There are eight MRFs in the Las Vegas area and none in the rest of the state.

Republic Services, the waste management company with an exclusive franchise to dispose of municipal waste in Las Vegas, opposes Denis’ bill.

Bob Coyle, Republic Services vice president of government affairs, said the bill would significantly increase the cost of doing business for contractors. It costs about $350 per load to dispose of waste in a landfill, he said. Sending that waste to a MRF for sorting and recycling would cost about $200 more per load.

“We just feel at this point with the construction industry just barely coming out of a devastating recession that it is not a good time to mandate that they have to process all of this,” Coyle said.“They always have an option to do it on their own.”

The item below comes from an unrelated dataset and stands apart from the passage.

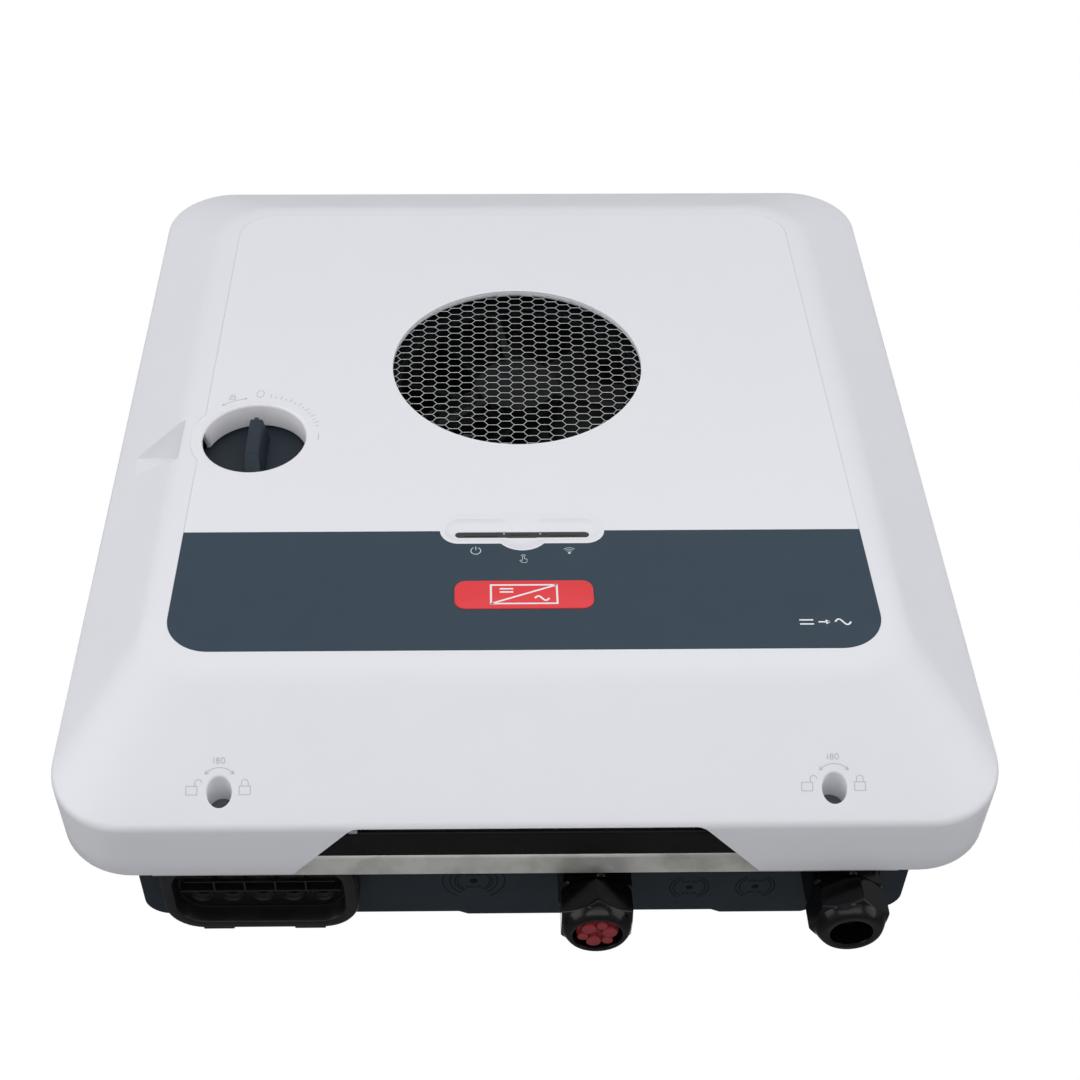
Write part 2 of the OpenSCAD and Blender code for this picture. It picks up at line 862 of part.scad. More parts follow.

Denis argued the bill would further the public good by keeping more waste out of landfills. He also acknowledged that his legislation was designed to protect MRFs that made more of an investment to get permitted than smaller recycling centers that were encroaching on the waste streams.

“It’s a good way to encourage recycling,” he said. “And it’s creating jobs. Especially for the guys that spent a million dollars on their MRFs, they want to be able to do their jobs.”

Coyle said Republic Services also opposes Denis’s bill to require a recycling industry representative serve on the health board.

County Commissioner Chris Giunchigliani, who sits on the board, also opposes the measure.

She believes only elected officials should be allowed on the board, which issues regulations and imposes fees. She questioned why the county’s amendment to do just that wasn’t given more serious consideration.

“This has been a pet peeve of mine,” she said. “The health board is very dysfunctional with 13 members, seven of whom are unelected. I personally believe people who are duly elected should be imposing fees and approving regulations.”